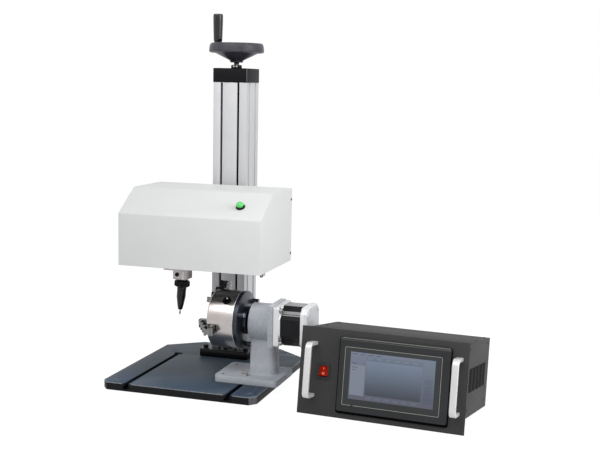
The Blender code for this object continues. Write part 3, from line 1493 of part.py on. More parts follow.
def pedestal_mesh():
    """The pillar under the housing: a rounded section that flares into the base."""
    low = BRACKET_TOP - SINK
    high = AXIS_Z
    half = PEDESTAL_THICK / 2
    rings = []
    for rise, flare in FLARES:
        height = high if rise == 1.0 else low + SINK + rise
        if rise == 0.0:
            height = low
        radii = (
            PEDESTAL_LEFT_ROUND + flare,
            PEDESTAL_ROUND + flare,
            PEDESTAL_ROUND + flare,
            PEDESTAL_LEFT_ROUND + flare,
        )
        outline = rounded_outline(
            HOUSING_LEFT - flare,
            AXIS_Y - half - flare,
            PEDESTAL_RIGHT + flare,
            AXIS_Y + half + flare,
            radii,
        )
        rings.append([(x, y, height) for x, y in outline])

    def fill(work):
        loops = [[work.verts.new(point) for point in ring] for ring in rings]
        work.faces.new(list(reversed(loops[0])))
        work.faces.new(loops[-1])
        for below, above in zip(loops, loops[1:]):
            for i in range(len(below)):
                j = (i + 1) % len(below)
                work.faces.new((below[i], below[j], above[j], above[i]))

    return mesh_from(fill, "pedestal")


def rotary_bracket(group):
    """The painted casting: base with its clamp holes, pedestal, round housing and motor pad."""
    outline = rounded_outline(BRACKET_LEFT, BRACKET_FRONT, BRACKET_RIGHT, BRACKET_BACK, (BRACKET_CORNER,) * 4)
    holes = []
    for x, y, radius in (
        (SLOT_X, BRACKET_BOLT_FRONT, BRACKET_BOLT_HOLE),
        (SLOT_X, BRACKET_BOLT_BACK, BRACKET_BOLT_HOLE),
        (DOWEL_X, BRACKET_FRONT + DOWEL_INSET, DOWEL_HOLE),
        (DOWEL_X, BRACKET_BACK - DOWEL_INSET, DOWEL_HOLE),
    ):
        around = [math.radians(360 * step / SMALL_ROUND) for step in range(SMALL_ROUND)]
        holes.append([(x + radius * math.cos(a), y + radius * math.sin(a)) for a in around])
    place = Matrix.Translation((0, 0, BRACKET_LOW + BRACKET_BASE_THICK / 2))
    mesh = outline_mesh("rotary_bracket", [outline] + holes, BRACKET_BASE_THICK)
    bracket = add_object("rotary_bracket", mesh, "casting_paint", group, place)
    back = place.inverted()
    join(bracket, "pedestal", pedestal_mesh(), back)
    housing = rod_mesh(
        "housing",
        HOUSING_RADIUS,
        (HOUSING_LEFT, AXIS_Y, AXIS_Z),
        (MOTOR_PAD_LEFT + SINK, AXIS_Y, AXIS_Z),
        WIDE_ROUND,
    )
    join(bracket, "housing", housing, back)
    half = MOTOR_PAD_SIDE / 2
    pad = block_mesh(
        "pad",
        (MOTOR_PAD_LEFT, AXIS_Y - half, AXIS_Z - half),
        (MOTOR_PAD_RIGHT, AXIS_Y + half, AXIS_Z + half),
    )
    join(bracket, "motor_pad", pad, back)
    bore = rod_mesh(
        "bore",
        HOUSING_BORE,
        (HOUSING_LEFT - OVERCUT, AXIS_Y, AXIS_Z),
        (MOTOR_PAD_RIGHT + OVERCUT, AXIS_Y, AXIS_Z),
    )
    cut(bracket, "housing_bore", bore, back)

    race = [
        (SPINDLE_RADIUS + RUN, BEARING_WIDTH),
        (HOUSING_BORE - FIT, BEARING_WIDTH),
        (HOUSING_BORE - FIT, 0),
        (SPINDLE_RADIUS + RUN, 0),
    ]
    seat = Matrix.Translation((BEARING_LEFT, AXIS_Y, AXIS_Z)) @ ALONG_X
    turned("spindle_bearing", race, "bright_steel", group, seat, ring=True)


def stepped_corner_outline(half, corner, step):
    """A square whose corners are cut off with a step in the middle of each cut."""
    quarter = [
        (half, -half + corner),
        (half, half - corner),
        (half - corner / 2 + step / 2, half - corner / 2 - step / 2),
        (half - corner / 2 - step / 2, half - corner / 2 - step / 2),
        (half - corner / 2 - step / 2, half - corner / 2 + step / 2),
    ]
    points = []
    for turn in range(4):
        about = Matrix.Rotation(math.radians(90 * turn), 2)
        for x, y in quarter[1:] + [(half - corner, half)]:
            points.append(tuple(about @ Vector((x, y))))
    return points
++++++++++
▶ **Problem**
Copy every line of the material, please, keeping it exactly the same.

▶ **Answer to the exercise**
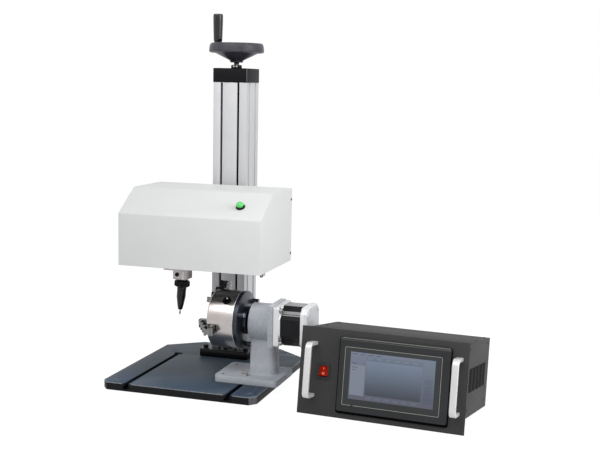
The Blender code for this object continues. Write part 3, from line 1493 of part.py on. More parts follow.
def pedestal_mesh():
    """The pillar under the housing: a rounded section that flares into the base."""
    low = BRACKET_TOP - SINK
    high = AXIS_Z
    half = PEDESTAL_THICK / 2
    rings = []
    for rise, flare in FLARES:
        height = high if rise == 1.0 else low + SINK + rise
        if rise == 0.0:
            height = low
        radii = (
            PEDESTAL_LEFT_ROUND + flare,
            PEDESTAL_ROUND + flare,
            PEDESTAL_ROUND + flare,
            PEDESTAL_LEFT_ROUND + flare,
        )
        outline = rounded_outline(
            HOUSING_LEFT - flare,
            AXIS_Y - half - flare,
            PEDESTAL_RIGHT + flare,
            AXIS_Y + half + flare,
            radii,
        )
        rings.append([(x, y, height) for x, y in outline])

    def fill(work):
        loops = [[work.verts.new(point) for point in ring] for ring in rings]
        work.faces.new(list(reversed(loops[0])))
        work.faces.new(loops[-1])
        for below, above in zip(loops, loops[1:]):
            for i in range(len(below)):
                j = (i + 1) % len(below)
                work.faces.new((below[i], below[j], above[j], above[i]))

    return mesh_from(fill, "pedestal")


def rotary_bracket(group):
    """The painted casting: base with its clamp holes, pedestal, round housing and motor pad."""
    outline = rounded_outline(BRACKET_LEFT, BRACKET_FRONT, BRACKET_RIGHT, BRACKET_BACK, (BRACKET_CORNER,) * 4)
    holes = []
    for x, y, radius in (
        (SLOT_X, BRACKET_BOLT_FRONT, BRACKET_BOLT_HOLE),
        (SLOT_X, BRACKET_BOLT_BACK, BRACKET_BOLT_HOLE),
        (DOWEL_X, BRACKET_FRONT + DOWEL_INSET, DOWEL_HOLE),
        (DOWEL_X, BRACKET_BACK - DOWEL_INSET, DOWEL_HOLE),
    ):
        around = [math.radians(360 * step / SMALL_ROUND) for step in range(SMALL_ROUND)]
        holes.append([(x + radius * math.cos(a), y + radius * math.sin(a)) for a in around])
    place = Matrix.Translation((0, 0, BRACKET_LOW + BRACKET_BASE_THICK / 2))
    mesh = outline_mesh("rotary_bracket", [outline] + holes, BRACKET_BASE_THICK)
    bracket = add_object("rotary_bracket", mesh, "casting_paint", group, place)
    back = place.inverted()
    join(bracket, "pedestal", pedestal_mesh(), back)
    housing = rod_mesh(
        "housing",
        HOUSING_RADIUS,
        (HOUSING_LEFT, AXIS_Y, AXIS_Z),
        (MOTOR_PAD_LEFT + SINK, AXIS_Y, AXIS_Z),
        WIDE_ROUND,
    )
    join(bracket, "housing", housing, back)
    half = MOTOR_PAD_SIDE / 2
    pad = block_mesh(
        "pad",
        (MOTOR_PAD_LEFT, AXIS_Y - half, AXIS_Z - half),
        (MOTOR_PAD_RIGHT, AXIS_Y + half, AXIS_Z + half),
    )
    join(bracket, "motor_pad", pad, back)
    bore = rod_mesh(
        "bore",
        HOUSING_BORE,
        (HOUSING_LEFT - OVERCUT, AXIS_Y, AXIS_Z),
        (MOTOR_PAD_RIGHT + OVERCUT, AXIS_Y, AXIS_Z),
    )
    cut(bracket, "housing_bore", bore, back)

    race = [
        (SPINDLE_RADIUS + RUN, BEARING_WIDTH),
        (HOUSING_BORE - FIT, BEARING_WIDTH),
        (HOUSING_BORE - FIT, 0),
        (SPINDLE_RADIUS + RUN, 0),
    ]
    seat = Matrix.Translation((BEARING_LEFT, AXIS_Y, AXIS_Z)) @ ALONG_X
    turned("spindle_bearing", race, "bright_steel", group, seat, ring=True)


def stepped_corner_outline(half, corner, step):
    """A square whose corners are cut off with a step in the middle of each cut."""
    quarter = [
        (half, -half + corner),
        (half, half - corner),
        (half - corner / 2 + step / 2, half - corner / 2 - step / 2),
        (half - corner / 2 - step / 2, half - corner / 2 - step / 2),
        (half - corner / 2 - step / 2, half - corner / 2 + step / 2),
    ]
    points = []
    for turn in range(4):
        about = Matrix.Rotation(math.radians(90 * turn), 2)
        for x, y in quarter[1:] + [(half - corner, half)]:
            points.append(tuple(about @ Vector((x, y))))
    return points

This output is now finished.